## Work instructions
Your task is to copy the stretch of lines in the records below that begins with the line containing "faults = [thing.Name" and ends with the line containing "cad_parts[node].hide_render = cad_parts[node].hide_viewport", exactly as written, with nothing added.

--- BEGIN Input records ---

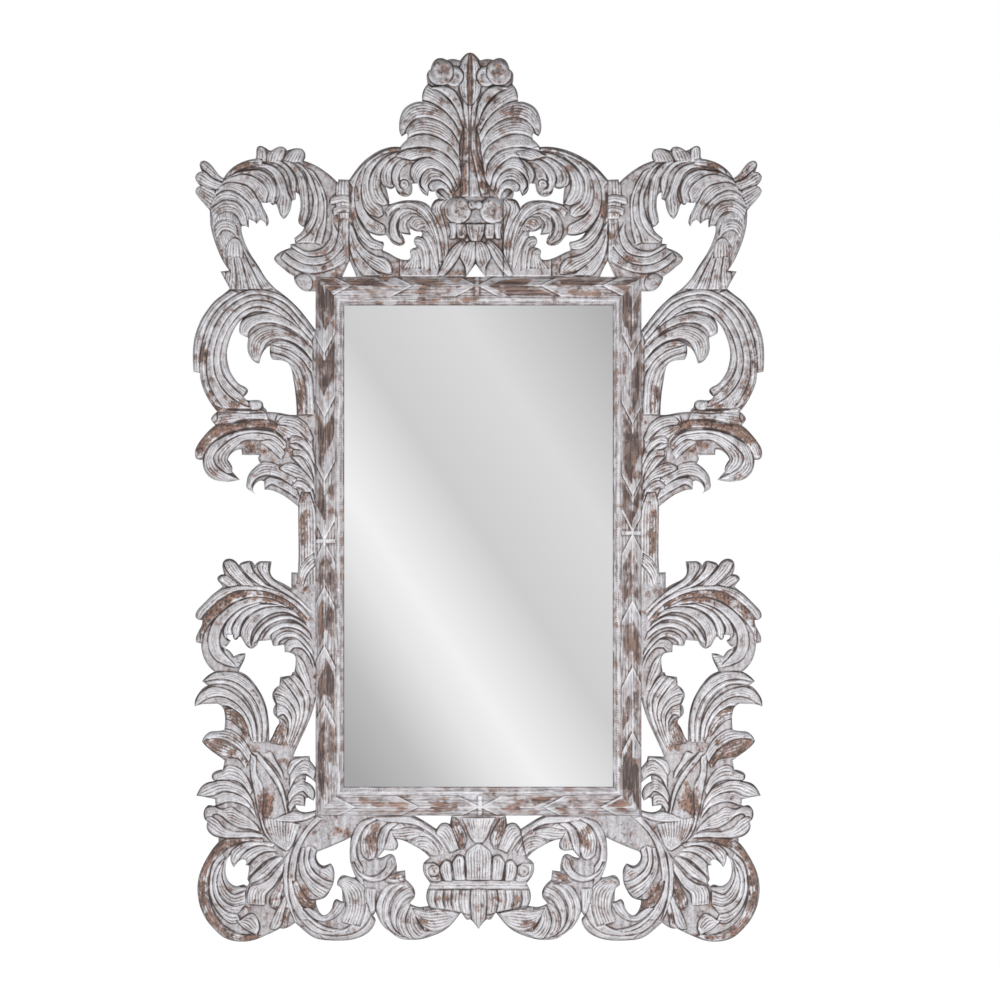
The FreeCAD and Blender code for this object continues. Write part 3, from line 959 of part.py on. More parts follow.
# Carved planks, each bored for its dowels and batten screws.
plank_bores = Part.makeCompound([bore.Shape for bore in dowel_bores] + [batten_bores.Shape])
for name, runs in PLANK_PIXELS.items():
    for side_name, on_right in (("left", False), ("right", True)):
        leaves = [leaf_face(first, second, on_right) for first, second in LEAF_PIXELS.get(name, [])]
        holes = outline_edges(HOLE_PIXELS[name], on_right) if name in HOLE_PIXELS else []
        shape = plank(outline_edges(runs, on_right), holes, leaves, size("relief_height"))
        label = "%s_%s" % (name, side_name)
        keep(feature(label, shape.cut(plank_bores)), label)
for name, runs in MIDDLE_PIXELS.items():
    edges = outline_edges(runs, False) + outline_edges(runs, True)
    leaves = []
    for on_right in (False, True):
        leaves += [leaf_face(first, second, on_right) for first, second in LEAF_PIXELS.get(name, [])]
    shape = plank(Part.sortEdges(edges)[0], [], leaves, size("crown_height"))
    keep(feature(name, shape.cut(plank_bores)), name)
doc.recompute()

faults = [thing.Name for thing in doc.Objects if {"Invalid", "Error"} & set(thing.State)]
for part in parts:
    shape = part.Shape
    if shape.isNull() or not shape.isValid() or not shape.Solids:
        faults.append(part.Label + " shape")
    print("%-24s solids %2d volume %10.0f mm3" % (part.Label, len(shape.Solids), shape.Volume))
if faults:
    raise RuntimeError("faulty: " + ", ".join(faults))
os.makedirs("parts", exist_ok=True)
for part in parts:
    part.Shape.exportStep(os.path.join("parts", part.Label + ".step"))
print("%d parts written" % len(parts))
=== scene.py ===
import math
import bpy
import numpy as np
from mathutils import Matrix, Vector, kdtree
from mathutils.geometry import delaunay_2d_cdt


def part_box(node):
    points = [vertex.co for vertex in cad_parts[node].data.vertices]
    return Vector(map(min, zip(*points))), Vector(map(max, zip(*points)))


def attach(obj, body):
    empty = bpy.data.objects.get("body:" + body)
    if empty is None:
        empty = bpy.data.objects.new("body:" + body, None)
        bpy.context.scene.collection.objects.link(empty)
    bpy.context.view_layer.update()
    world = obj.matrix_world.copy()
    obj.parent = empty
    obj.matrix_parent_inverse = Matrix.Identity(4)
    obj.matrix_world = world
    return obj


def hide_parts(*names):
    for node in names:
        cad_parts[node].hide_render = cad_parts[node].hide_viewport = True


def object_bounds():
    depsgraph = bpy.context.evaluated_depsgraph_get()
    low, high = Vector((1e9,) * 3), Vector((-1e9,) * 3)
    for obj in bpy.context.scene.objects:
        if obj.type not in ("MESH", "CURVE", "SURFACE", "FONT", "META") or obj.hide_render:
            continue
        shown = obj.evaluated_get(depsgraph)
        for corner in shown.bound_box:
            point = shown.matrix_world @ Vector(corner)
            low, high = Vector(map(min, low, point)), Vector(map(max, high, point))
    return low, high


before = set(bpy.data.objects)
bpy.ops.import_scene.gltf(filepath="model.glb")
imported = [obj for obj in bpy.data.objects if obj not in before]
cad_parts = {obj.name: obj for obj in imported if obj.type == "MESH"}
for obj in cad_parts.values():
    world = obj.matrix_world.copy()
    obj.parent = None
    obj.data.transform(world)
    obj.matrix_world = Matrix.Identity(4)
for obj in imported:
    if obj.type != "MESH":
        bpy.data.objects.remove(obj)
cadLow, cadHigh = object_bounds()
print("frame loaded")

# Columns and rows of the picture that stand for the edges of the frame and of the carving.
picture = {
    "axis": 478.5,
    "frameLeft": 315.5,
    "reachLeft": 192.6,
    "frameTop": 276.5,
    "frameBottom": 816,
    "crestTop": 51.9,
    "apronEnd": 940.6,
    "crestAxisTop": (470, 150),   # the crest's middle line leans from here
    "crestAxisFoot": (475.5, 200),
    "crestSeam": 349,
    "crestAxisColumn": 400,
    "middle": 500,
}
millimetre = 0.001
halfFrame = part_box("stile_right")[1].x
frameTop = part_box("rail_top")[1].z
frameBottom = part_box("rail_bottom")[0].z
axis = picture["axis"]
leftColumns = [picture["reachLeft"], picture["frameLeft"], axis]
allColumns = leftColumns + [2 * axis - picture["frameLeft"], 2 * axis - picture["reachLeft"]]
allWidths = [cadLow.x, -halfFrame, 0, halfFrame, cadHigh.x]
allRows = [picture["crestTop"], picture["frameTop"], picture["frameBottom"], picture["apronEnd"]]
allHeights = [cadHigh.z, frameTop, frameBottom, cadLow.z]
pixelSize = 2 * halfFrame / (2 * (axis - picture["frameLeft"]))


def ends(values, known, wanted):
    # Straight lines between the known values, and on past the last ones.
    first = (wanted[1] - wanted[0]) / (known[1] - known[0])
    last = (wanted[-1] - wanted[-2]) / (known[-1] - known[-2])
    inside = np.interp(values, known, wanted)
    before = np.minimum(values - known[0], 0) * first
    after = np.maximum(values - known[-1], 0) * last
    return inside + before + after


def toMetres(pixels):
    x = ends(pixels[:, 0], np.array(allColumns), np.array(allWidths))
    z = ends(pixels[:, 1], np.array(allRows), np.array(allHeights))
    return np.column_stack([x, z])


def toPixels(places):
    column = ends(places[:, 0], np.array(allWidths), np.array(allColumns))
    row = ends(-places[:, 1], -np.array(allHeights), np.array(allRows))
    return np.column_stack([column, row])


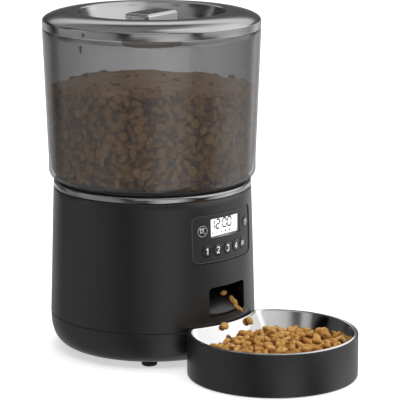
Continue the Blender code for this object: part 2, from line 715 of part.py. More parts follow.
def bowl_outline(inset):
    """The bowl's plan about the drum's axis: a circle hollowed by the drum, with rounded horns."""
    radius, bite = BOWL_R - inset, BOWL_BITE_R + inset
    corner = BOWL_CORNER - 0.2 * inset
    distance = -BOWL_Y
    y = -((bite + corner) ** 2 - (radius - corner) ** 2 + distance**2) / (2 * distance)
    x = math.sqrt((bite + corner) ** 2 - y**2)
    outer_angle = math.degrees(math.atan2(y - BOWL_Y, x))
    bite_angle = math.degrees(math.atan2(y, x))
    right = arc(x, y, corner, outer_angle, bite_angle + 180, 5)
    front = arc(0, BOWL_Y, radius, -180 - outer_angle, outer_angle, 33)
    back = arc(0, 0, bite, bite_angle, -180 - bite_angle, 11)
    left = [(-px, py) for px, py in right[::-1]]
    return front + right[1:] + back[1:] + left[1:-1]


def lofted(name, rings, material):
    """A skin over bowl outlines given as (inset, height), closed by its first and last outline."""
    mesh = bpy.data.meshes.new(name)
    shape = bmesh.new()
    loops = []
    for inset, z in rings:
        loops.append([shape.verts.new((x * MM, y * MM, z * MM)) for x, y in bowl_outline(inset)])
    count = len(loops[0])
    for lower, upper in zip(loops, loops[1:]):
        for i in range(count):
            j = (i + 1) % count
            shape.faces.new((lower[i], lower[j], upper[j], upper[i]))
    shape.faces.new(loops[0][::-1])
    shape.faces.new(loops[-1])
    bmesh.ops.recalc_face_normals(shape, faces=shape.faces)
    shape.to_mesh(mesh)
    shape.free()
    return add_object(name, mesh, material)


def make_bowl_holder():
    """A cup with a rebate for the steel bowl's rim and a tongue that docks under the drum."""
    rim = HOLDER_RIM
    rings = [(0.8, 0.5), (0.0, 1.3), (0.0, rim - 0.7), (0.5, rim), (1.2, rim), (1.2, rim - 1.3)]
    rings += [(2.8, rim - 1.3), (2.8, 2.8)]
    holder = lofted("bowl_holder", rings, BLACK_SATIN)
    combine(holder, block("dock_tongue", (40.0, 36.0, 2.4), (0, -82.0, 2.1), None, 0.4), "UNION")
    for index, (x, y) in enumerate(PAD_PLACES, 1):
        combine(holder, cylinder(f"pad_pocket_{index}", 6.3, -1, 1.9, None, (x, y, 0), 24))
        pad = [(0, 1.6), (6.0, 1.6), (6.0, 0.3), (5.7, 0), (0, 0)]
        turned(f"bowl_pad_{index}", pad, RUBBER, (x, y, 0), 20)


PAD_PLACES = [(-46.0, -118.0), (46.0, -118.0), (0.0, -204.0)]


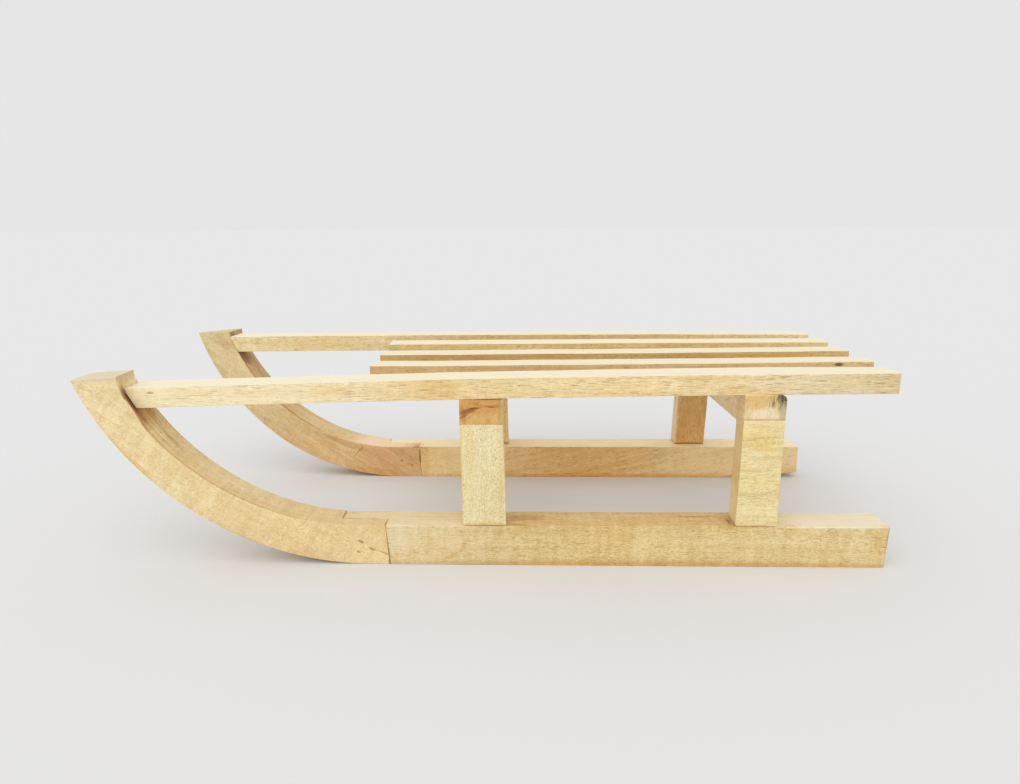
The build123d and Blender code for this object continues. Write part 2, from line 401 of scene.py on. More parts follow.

--- END Input records ---

## The result
faults = [thing.Name for thing in doc.Objects if {"Invalid", "Error"} & set(thing.State)]
for part in parts:
    shape = part.Shape
    if shape.isNull() or not shape.isValid() or not shape.Solids:
        faults.append(part.Label + " shape")
    print("%-24s solids %2d volume %10.0f mm3" % (part.Label, len(shape.Solids), shape.Volume))
if faults:
    raise RuntimeError("faulty: " + ", ".join(faults))
os.makedirs("parts", exist_ok=True)
for part in parts:
    part.Shape.exportStep(os.path.join("parts", part.Label + ".step"))
print("%d parts written" % len(parts))
=== scene.py ===
import math
import bpy
import numpy as np
from mathutils import Matrix, Vector, kdtree
from mathutils.geometry import delaunay_2d_cdt


def part_box(node):
    points = [vertex.co for vertex in cad_parts[node].data.vertices]
    return Vector(map(min, zip(*points))), Vector(map(max, zip(*points)))


def attach(obj, body):
    empty = bpy.data.objects.get("body:" + body)
    if empty is None:
        empty = bpy.data.objects.new("body:" + body, None)
        bpy.context.scene.collection.objects.link(empty)
    bpy.context.view_layer.update()
    world = obj.matrix_world.copy()
    obj.parent = empty
    obj.matrix_parent_inverse = Matrix.Identity(4)
    obj.matrix_world = world
    return obj


def hide_parts(*names):
    for node in names:
        cad_parts[node].hide_render = cad_parts[node].hide_viewport = True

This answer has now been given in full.